Biorefining of softwoods using ethanol organosolv pulping: preliminary evaluation of process streams for manufacture of fuel-grade ethanol and co-products

Pulps with residual lignin ranging from 6.4-27.4% (w/w) were prepared from mixed softwoods using a proprietary biorefining technology (the Lignol process) based on aqueous ethanol organosolv extraction. The pulps were evaluated for bioconversion using enzymatic hydrolysis of the cellulose fraction to glucose and subsequent fermentation to ethanol. All pulps were readily hydrolyzed without further delignification. More than 90% of the cellulose in low lignin pulps (< or =18.4% residual lignin) was hydrolyzed to glucose in 48 h using an enzyme loading of 20 filter paper units/g cellulose.
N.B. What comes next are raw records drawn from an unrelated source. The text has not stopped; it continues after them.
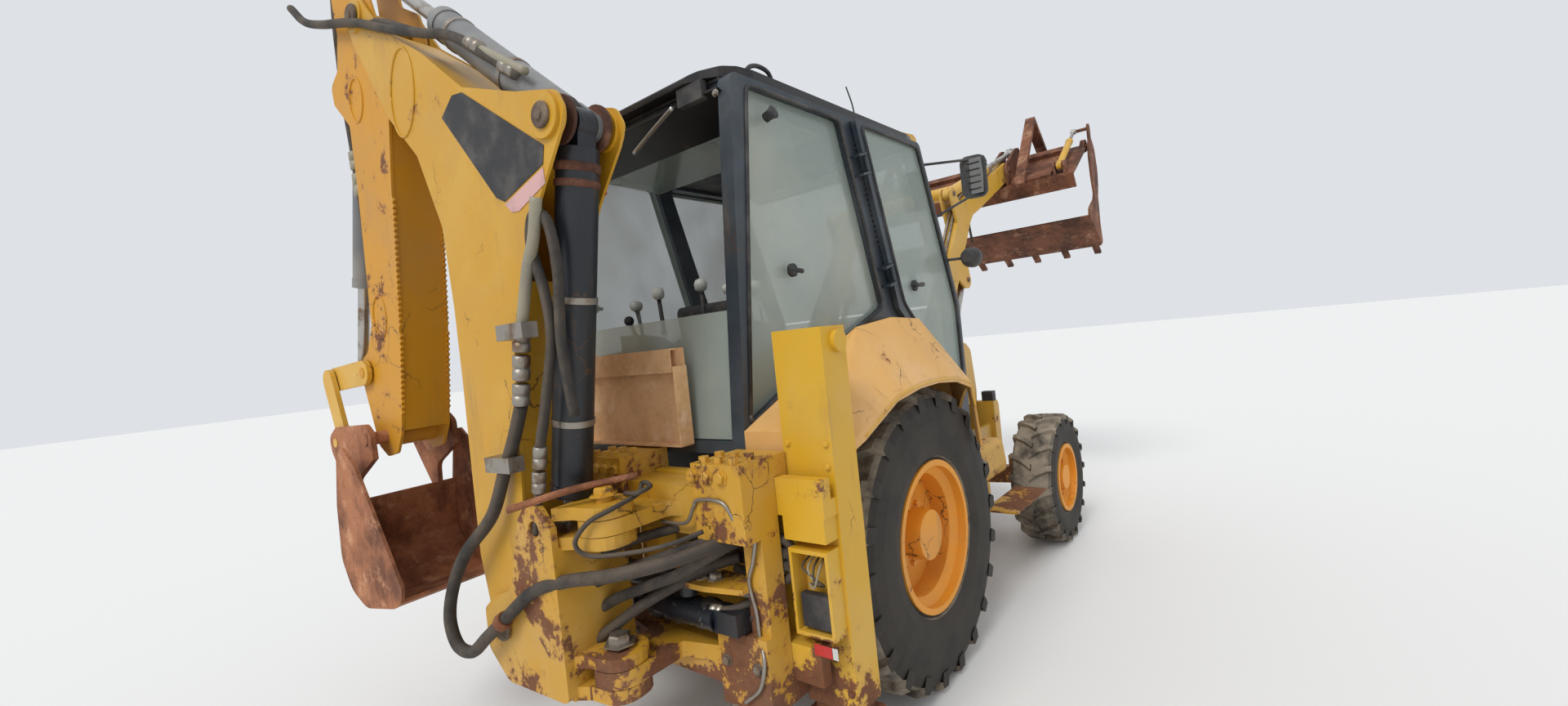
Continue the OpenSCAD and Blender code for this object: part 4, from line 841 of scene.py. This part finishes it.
# carriage bolts as (x, y from the swing axis, z)
clampBolts = [(-1.225, y, 1.285) for y in (-0.41, -0.34, -0.27, 0.19, 0.25, 0.31)]
lowBolts = [(-1.18, y, 0.42) for y in (-0.44, -0.32, 0.22, 0.34)]
lowBolts += [(-1.18, y, 0.6) for y in (-0.45, -0.3, 0.21, 0.35)]
bracketBolts = [(-1.19, -0.13, 0.885), (-1.175, -0.195, 0.885), (-1.16, -0.26, 0.885)]


def makeCarriage():
    makeHoses(carriageHoses, at, "carriage")
    for k, points in enumerate(swingHoses):
        radius = 0.019 if k % 2 else 0.021
        hose(f"swing_hose_{k + 1}", [at(*p) for p in points], radius, "carriage", to="kingpost")
    back, up = (-1, 0, 0), (0, 0, 1)
    for name, spots, way, size, body, finish in (
            ("clamp_bolts", clampBolts, back, 0.022, "carriage", "yellowWorn"),
            ("lower_clamp_bolts", lowBolts, back, 0.017, "carriage", "oldSteel"),
            ("swing_bracket_bolts", bracketBolts, up, 0.024, "carriage", "paleFitting"),
            ("swing_nut", [(-1.42, 0, 0.7)], up, 0.042, "kingpost", "fittingSteel"),
            ("king_nut", [(-1.42, 0, 1.245)], up, 0.036, "kingpost", "yellowWorn")):
        boltSet(name, [at(x, y - swingAxis["right"], z) for x, y, z in spots], way, size, body, finish)
    # loops behind the right column
    for k, z in enumerate((1.03, 0.985, 0.94)):
        loop = [(-1.02, -0.45, z - 0.02), (-1.03, -0.75, z), (-1.03, -0.93, z - 0.005),
                (-1.02, -0.99, z - 0.04), (-1.03, -0.93, z - 0.075), (-1.02, -0.7, z - 0.07)]
        hose(f"rear_loop_{k + 1}", [at(*p) for p in loop], 0.017, "machine")
    # bracket on the column, and the swing cylinder's hose ends
    corners = [(-1.235, -0.74), (-1.2, -0.9), (-1.1, -0.9), (-1.08, -0.7), (-1.12, -0.5),
               (-1.2, -0.47), (-1.24, -0.55)]
    plate("swing_bracket", [at(x, y, 0.865) for x, y in corners], (0, 0, 0.02), "yellowWorn", "carriage")
    for k, z in enumerate((0.735, 0.79)):
        pair = (at(-1.205, -0.74, z), at(-1.2, -0.79, z))
        sleeves(f"swing_fittings_{k + 1}", [pair], 0.021, "carriage", "paleFitting")
        run = [at(-1.2, -0.785, z), at(-1.17, -0.84, z + 0.01), at(-1.12, -0.9, z + 0.04)]
        hose(f"swing_feed_{k + 1}", run, 0.016, "carriage", sides=10)
    # round worn marks where the pins rub on the rail's end
    for name, z in (("upper", 1.18), ("lower", 0.57)):
        mark = (at(-1.0505, -0.91, z), (-1, 0, 0), [(0, 0.045), (0.0015, 0.045)])
        turned(f"rail_mark_{name}", [mark], "brightRust", "machine", 32)
    print("carriage dressed")


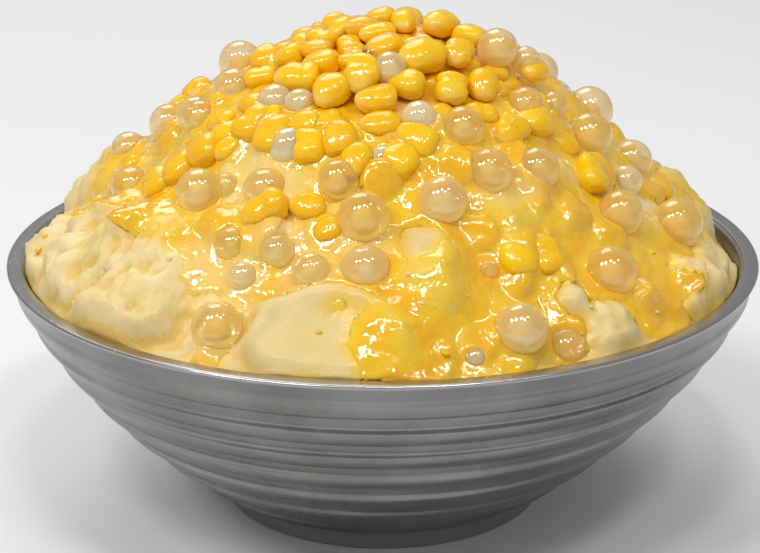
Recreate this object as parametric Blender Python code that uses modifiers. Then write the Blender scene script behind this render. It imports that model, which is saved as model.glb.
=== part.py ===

Cellulose in a high lignin pulp (27.4% residual lignin) was hydrolyzed to >90% conversion within 48 h using 40 filter paper units/g. The pulps performed well in both sequential and simultaneous saccharification and fermentation trials indicating an absence of metabolic inhibitors. Chemical and physical analyses showed that lignin extracted during organosolv pulping of softwood is a suitable feedstock for production of lignin-based adhesives and other products due to its high purity, low molecular weight, and abundance of reactive groups. Additional co-products may be derived from the hemicellulose sugars and furfural recovered from the water-soluble stream.